“To be self-sufficient, to be all in all to oneself, to want for nothing, to be able to say omnia mea mecum porto [everything I have, I carry with me]—that is assuredly the chief qualification for happiness.”
In order to live and to function in society, we must make sacrifices. This is inevitable. We must get along with other people to get what we want. We must be cooperative and generally be pleasant to be around. Above all, we must be able to relate to the common man.
For the intelligent person, and especially the man of genius, this is a big burden to carry. For the genius, it’s hard to relate to the common man. He will inevitably feel alone.
Therefore, it’s for the best if he learns to enjoy solitude. But why is society so dull in the first place? Schopenhauer’s answer is elitist: because most people are dull. And it’s exactly because most people are dull, that they are driven to interaction with others. It’s as if the average person is not a full person by himself, and needs others to complete him.
The intelligent mind can occupy itself and does not need distractions or empty activity. But for the average person, this kind of activity, literally just passing the time, becomes necessary.

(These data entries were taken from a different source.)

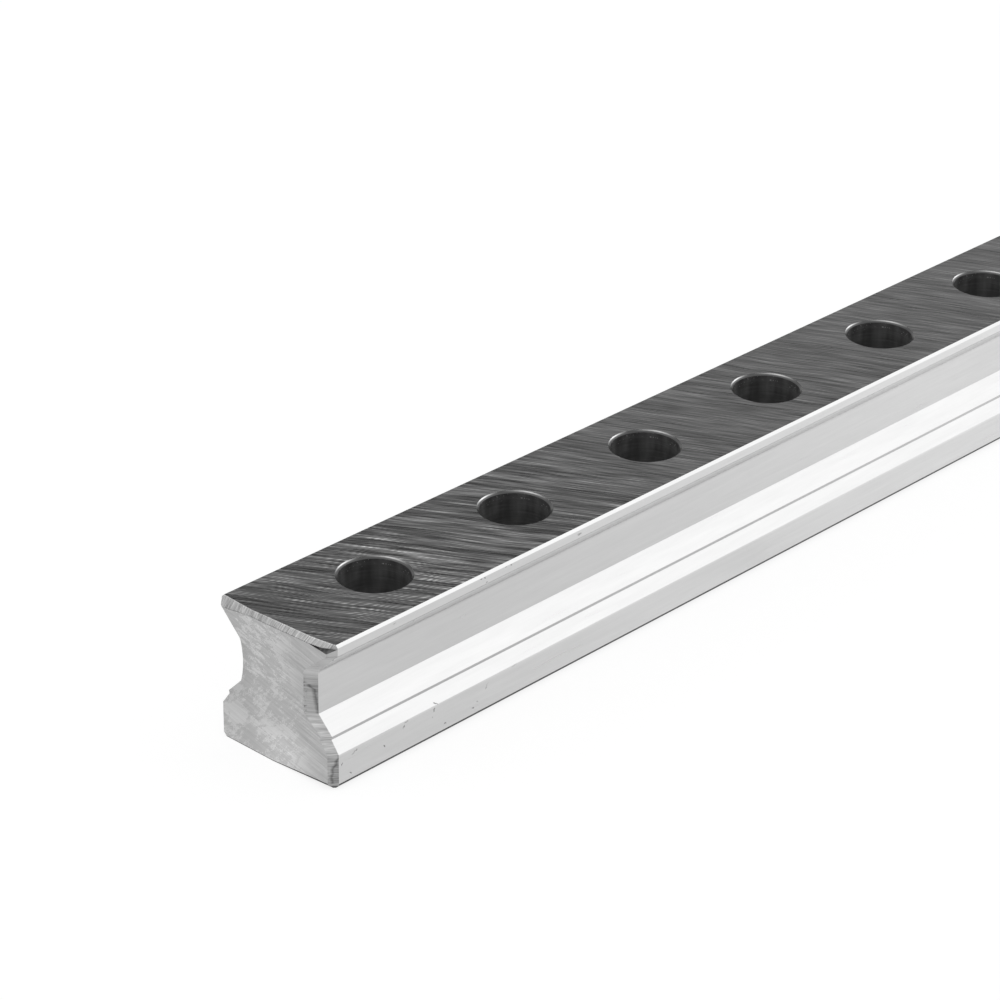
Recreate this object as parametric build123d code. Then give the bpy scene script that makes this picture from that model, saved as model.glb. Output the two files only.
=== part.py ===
from build123d import *
import math
import os

# Linear guide rail: one bar of bearing steel with four ground raceways and counterbored screw holes.
# The bar runs along X, its top face looks up, and the origin is at the middle of its bottom face.
# All sizes are in millimetres.

# Bar
rail_length = 220.0
rail_width = 23.0
rail_height = 23.6

# Head, from the top face down to the waist
top_chamfer = 0.4
head_side_height = 1.3
raceway_angle = 45.0
waist_width = 14.9
waist_fillet = 1.4

# Foot, from the bottom face up to the waist
foot_chamfer = 0.6
foot_side_height = 5.1
foot_bevel_height = 1.95
foot_bevel_width = 1.45
relief_step_height = 0.55
relief_step_draft = 0.1

# Ends, sawn square and then bevelled by hand on a grinder, looking at the end with the top face up
end_bevel_run = 1.25
right_bevel_depth = 1.05
right_waist_bevel_depth = 1.75
left_waist_hollow = 0.5
bottom_corner_run = 1.0
bottom_corner_rise = 0.9
bottom_corner_width = 12.5

# The top bevel of an end at five places across, each by its distance from the right side.
# It leaves a narrow ledge at the right, so each place also has the depth of the ledge at its back and front.
cutter_overrun = 0.5
cutter_reach = 1.0
top_bevel_place = (-cutter_overrun, 2.5, 4.7, 16.5, rail_width + cutter_overrun)
top_bevel_run = (1.45, 0.93, 0.62, 0.05, 0.45)
ledge_run = (1.4, 0.42, 0.02, 0.02, 0.02)
ledge_back_depth = (0.5, 0.9, 0.84, 1.2, 2.0)
ledge_front_depth = (1.43, 1.09, 0.86, 1.22, 2.02)

# Screw holes, drilled from the top face
hole_pitch = 30.0
first_hole_distance = 20.0
screw_hole_diameter = 7.0
counterbore_diameter = 11.0
counterbore_depth = 9.0
counterbore_rim_chamfer = 0.35
screw_hole_rim_chamfer = 0.3

# Lengths closer than this count as the same
same_length = 1e-6

# Heights and half-widths that follow from the sizes above
half_width = rail_width / 2
half_waist = waist_width / 2
head_side_bottom = rail_height - top_chamfer - head_side_height
foot_side_top = foot_chamfer + foot_side_height
relief_step_bottom = foot_side_top + foot_bevel_height
relief_step_top = relief_step_bottom + relief_step_height
half_width_at_step_bottom = half_width - foot_bevel_width
half_width_at_step_top = half_width_at_step_bottom + relief_step_draft
raceway_slope = math.tan(math.radians(raceway_angle))
upper_raceway_bottom = head_side_bottom - (half_width - half_waist) * raceway_slope
lower_raceway_top = relief_step_top + (half_width_at_step_top - half_waist) * raceway_slope


def bar_section(side_cut=0.0, waist_cut=0.0, hollow=0.0):
    """Return the bar's section, its top corners still sharp, in the YZ plane at the middle of the bar.

    The cuts set the right side and the right waist in, and the left waist is hollow by a shallow arc.
    """
    left_side = [
        (0, 0),
        (half_width - foot_chamfer, 0),
        (half_width, foot_chamfer),
        (half_width, foot_side_top),
        (half_width_at_step_bottom, relief_step_bottom),
        (half_width_at_step_top, relief_step_top),
        (half_waist, lower_raceway_top),
        (half_waist, upper_raceway_bottom),
        (half_width, head_side_bottom),
        (half_width, rail_height),
        (0, rail_height),
    ]
    right_side = []
    for across, up in reversed(left_side[1:-1]):
        cut = waist_cut if across == half_waist else side_cut
        right_side.append((cut - across, up))
    waist_bottom, waist_top = left_side[6:8]
    foot = Polyline(*left_side[:7])
    if hollow:
        middle = (half_waist - hollow, (lower_raceway_top + upper_raceway_bottom) / 2)
        left_waist = ThreePointArc(waist_bottom, middle, waist_top)
    else:
        left_waist = Line(waist_bottom, waist_top)
    rest = Polyline(*left_side[7:], *right_side, left_side[0])
    outline = make_face(Wire([*foot.edges(), left_waist, *rest.edges()]))
    waist_tops = outline.vertices().filter_by(
        lambda corner: abs(corner.Y - upper_raceway_bottom) < same_length
    )
    return Plane.YZ * fillet(waist_tops, waist_fillet)


def top_corner_waste(side):
    """Return the prism that the long chamfer takes off one top corner, side being 1 or -1."""
    reach = 2 * top_chamfer
    outline = Polyline(
        (side * (half_width - reach), rail_height + reach - top_chamfer),
        (side * (half_width + reach - top_chamfer), rail_height - reach),
        (side * (half_width + reach), rail_height + reach),
        close=True,
    )
    return extrude(Plane.YZ * make_face(outline), rail_length, both=True)


def top_bevel_waste():
    """Return what the grinder takes off the top of the near end, down to the ledge at the right."""
    stations = zip(top_bevel_place, top_bevel_run, ledge_run, ledge_back_depth, ledge_front_depth)
    sections = []
    for place, run, back_run, back_depth, front_depth in stations:
        corner = Vector(-rail_length / 2, place - half_width, rail_height)
        slope = (run - back_run) / back_depth
        outline = Polyline(
            corner + Vector(run + slope * cutter_reach, 0, cutter_reach),
            corner + Vector(back_run, 0, -back_depth),
            corner + Vector(0, 0, -front_depth),
            corner + Vector(-cutter_reach, 0, -front_depth),
            corner + Vector(-cutter_reach, 0, cutter_reach),
            close=True,
        )
        sections.append(make_face(outline))
    return loft(sections, ruled=True)


def bottom_corner_waste():
    """Return what the grinder takes off the right bottom corner of the near end."""
    corner = Vector(-rail_length / 2, -half_width, 0)
    inner = corner + Vector(0, bottom_corner_width, 0)
    upper = corner + Vector(0, 0, bottom_corner_rise)
    back = corner + Vector(bottom_corner_run, 0, 0)
    cut = Plane(origin=inner, x_dir=upper - inner, z_dir=(back - inner).cross(upper - inner))
    size = 4 * bottom_corner_width
    return cut * Box(size, size, size, align=(Align.CENTER, Align.CENTER, Align.MIN))


def near_half():
    """Return the half of the bar that has the near end, that end ground."""
    plain_length = rail_length / 2 - end_bevel_run
    plain = extrude(bar_section(), -plain_length)
    full_section = Pos(-plain_length, 0, 0) * bar_section()
    end_section = Pos(-rail_length / 2, 0, 0) * bar_section(
        right_bevel_depth, right_waist_bevel_depth, left_waist_hollow
    )
    bevelled = loft([full_section, end_section], ruled=True)
    return plain + bevelled - [top_bevel_waste(), bottom_corner_waste()]


def bar():
    """Return the plain bar, centred along X, both ends ground alike and its top corners chamfered."""
    half = near_half()
    whole = half + Rot(0, 0, 180) * half
    return whole - [top_corner_waste(1), top_corner_waste(-1)]


def screw_hole():
    """Return the solid that a stepped drill removes at one hole, its axis on Z."""
    half_profile = [
        (0, 0),
        (screw_hole_diameter / 2 + screw_hole_rim_chamfer, 0),
        (screw_hole_diameter / 2, screw_hole_rim_chamfer),
        (screw_hole_diameter / 2, rail_height - counterbore_depth),
        (counterbore_diameter / 2, rail_height - counterbore_depth),
        (counterbore_diameter / 2, rail_height - counterbore_rim_chamfer),
        (counterbore_diameter / 2 + counterbore_rim_chamfer, rail_height),
        (0, rail_height),
    ]
    face = make_face(Polyline(*half_profile, close=True))
    return revolve(Plane.XZ * face, Axis.Z)


def hole_positions():
    """Return the X of each screw hole, as many as the bar takes at this pitch."""
    first = -rail_length / 2 + first_hole_distance
    pitches = int((rail_length - 2 * first_hole_distance + same_length) / hole_pitch)
    return [first + index * hole_pitch for index in range(pitches + 1)]


def guide_rail():
    """Return the finished rail."""
    holes = [Pos(along, 0, 0) * screw_hole() for along in hole_positions()]
    return bar() - holes


os.makedirs("parts", exist_ok=True)
export_step(guide_rail(), "parts/guide_rail.step")
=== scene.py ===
import logging
import math
from dataclasses import dataclass
from enum import Enum

import bpy
from mathutils import Matrix, Vector


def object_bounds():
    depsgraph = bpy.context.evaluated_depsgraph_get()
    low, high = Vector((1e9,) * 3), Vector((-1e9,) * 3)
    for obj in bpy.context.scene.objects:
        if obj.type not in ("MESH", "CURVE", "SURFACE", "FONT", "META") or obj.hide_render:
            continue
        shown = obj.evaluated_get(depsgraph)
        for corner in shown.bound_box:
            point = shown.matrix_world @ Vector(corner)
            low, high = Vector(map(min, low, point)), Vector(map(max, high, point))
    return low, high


LOG = logging.getLogger("guide_rail")
FLOAT = "NodeSocketFloat"
VECTOR = "NodeSocketVector"

# One millimetre in metres
MM = 0.001

# In millimetres, the margin that keeps a mask off the points of the neighbouring face
SKIN = 0.001

# A number, or the socket that gives one for each point of the surface
Value = float | bpy.types.NodeSocket

# The corners of a line: each one's place and the line's value there, in rising order of place
Corners = tuple[tuple[float, float], ...]

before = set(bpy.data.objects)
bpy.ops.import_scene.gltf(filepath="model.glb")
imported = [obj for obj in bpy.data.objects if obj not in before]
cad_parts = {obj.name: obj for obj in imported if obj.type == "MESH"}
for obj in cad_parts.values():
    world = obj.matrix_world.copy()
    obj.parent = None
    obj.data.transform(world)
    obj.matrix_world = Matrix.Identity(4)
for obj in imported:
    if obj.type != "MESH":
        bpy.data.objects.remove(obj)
CAD_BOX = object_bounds()


class Edge(Enum):
    """The two long edges of a sawn end, as the sign of their place across it."""

    RIGHT = -1
    LEFT = 1


class Pattern(Enum):
    """The noise patterns of the steel, each at its own depth in the noise so that no two match."""

    HAIR = 0.0
    BEND = 2.0
    RAGGED = 5.0
    FINE = 6.5
    PATCHES = 11.0
    MIDDLE = 13.0
    BROAD = 19.5
    CHATTER = 31.0
    RIDGE = 47.0
    BEVEL_SPECKS = 53.0
    CLUMPS = 63.0
    MOTTLE = 81.0
    HOLE_SPECKS = 86.0
    MARKS = 95.0


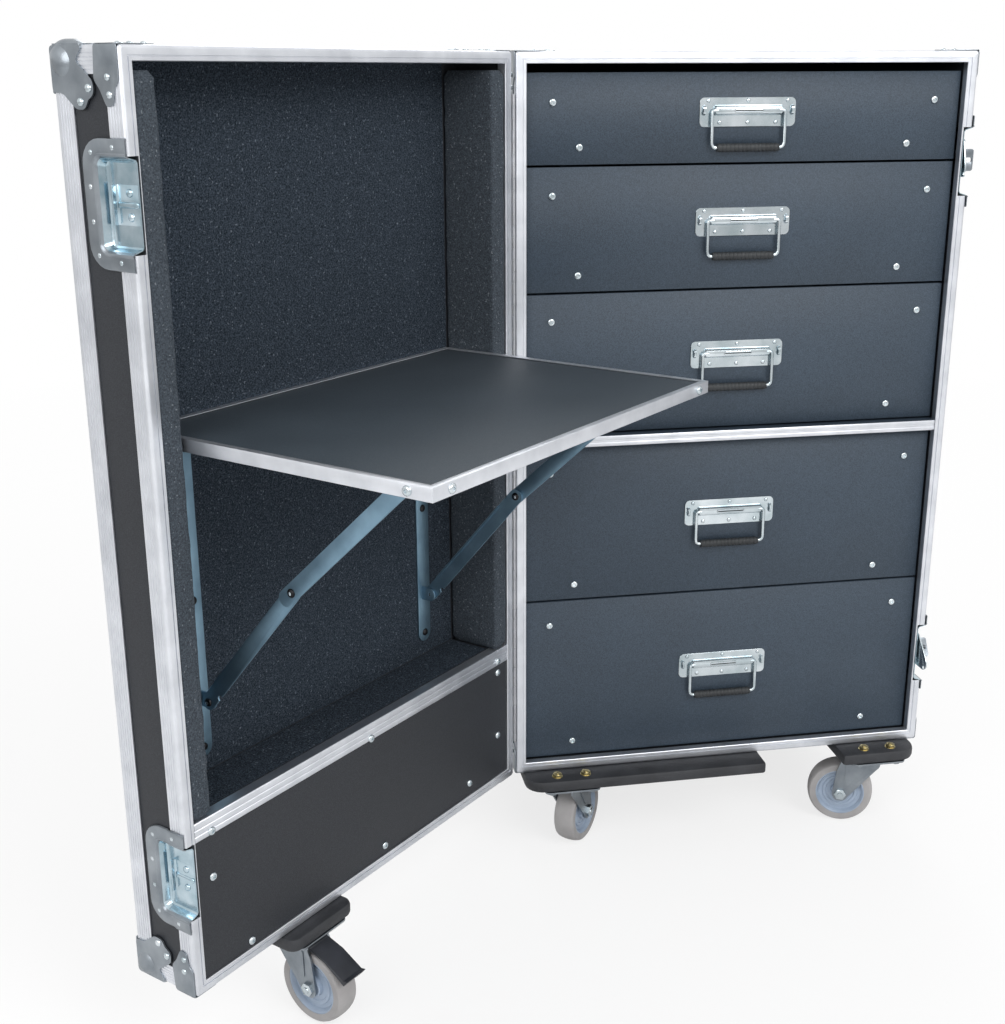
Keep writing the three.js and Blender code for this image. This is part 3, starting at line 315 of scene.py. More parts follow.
LAMINATE = laminate_look("laminate_case", (0.022, 0.035, 0.051), (0.042, 0.062, 0.088))
LAMINATE_BLACK = laminate_look("laminate_lid", (0.009, 0.011, 0.015), (0.022, 0.025, 0.031))
ALUMINIUM = metal_look("edging_aluminium", (0.60, 0.62, 0.66), (0.74, 0.76, 0.80), 0.34, 0.5)
ZINC = metal_look("bright_zinc", (0.20, 0.225, 0.25), (0.33, 0.36, 0.39), 0.24, 0.4)
# A lighter, bluer and glossier copy of the zinc for the cup hollows and keepers: the zinc's own colour with a
# painted reflection laid in
CUP_ZINC_PAINTED_REFLECTION = metal_look("zinc_painted_reflection", (0.30, 0.42, 0.48), (0.56, 0.66, 0.72), 0.12, 0.24, 45)
ZINC_LIGHT = metal_look("light_zinc", (0.42, 0.49, 0.52), (0.66, 0.71, 0.74), 0.16, 0.3)
BRASSY = metal_look("yellow_zinc", (0.34, 0.28, 0.13), (0.52, 0.45, 0.24), 0.25, 0.4)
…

However, Schopenhauer also concedes that the need for solitude is directly related to age. The younger you are, the more need you have for socializing. This is also because your mind is not yet fully developed: the younger we are, the more we are like others.
The essay closes with a word of warning. Seclusion, being alone, has its drawbacks. For example, Schopenhauer notes that we become more irritable by being alone. We are more easily annoyed by minor things because we aren’t accustomed to the turmoils of regular life.
A small rock, thrown into a still lake, causes a notable disturbance. The same rock thrown into a stormy sea, not nearly as much. But this is a small price to pay for peace of mind, which we attain by removing ourselves from the stormy seas of society.